Good question? Where is the answer?
>
>
> J.Pietschmann
Manuel

Re: zero width space

Posted by "J.Pietschmann" <j3...@yahoo.de>.
Manuel Mall wrote:
> With respect to U+200B it says in 
[snip]
> It therefore surprises me that you imply U+200B may expand in 
> justification.

The Unicode 3.0 book explicitely mentions that ZWS may be expanded
for justification, to my great surprise. The 2.0 book doesn't have
any remarks in this direction. I don't have access to a book more
recent than 3.0. Maybe they changed mind (again...).

> Thanks for that list. With respect to the issue at hand, that is which 
> codepoints should be given to the renderers it seems there are 3 types: 
...
> 2. Those we never give to the renderers, e.g. Soft Hyphen (its either 
> suppressed or replaced by the proper hyphen), zero-width joiners, ...
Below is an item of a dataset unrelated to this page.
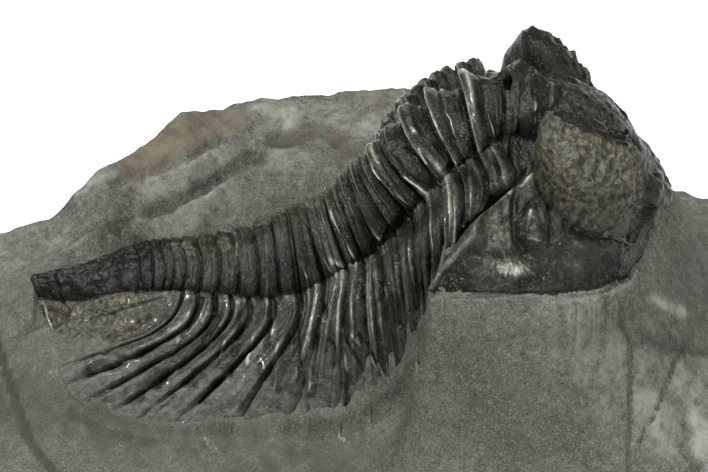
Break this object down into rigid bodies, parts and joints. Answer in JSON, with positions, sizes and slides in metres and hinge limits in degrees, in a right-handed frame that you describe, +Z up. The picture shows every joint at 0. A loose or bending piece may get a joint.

In case of the hypothetical HTML renderer, you *want* to pass all these
characters to the renderer.

> Is that a sensible grouping?

Dunno.
What about character composition/decomposition?


J.Pietschmann

Re: zero width space

Posted by Manuel Mall <mm...@arcus.com.au>.
On Thu, 3 Nov 2005 05:57 am, J.Pietschmann wrote:
> Manuel Mall wrote:
> > That seems to be the consensus, that is consider ZWS for line
> > breaking but then discard and don't give it to the renderers.
>
> Renderers could deal with ZWS if the font would have a glyph for
> this character; unfortunately, that's not the case for the PDF
> standard fonts  :-)  Some fonts *do* have glyphs for various Unicode
> space characters, notably the fixed width spaces.
>
> This leads to the question: Is a space a character? What *is* a
> character? The Unicode people had endless discussions about this.
> Spaces are exactly in the gray area between "real characters"
> which leave marks and layout control.
>
> Handling space characters in layout and discarding them before
> rendering has the distinctive advantage that they work for
> any font in any renderer (which can handle variable space areas
> properly, of course). OTOH, renderers which output a format which
> can handle the spaces itself, like a hypothetical HTML renderer,
> would better get the original character.
>
Exactly this was actually discussed recently in an exchange between 
myself and Luca. Luca pointed out that leaving space characters out of 
a PDF would lead to copy/paste behaviour most likely contrary to user 
expectations. I thought that was a very important point.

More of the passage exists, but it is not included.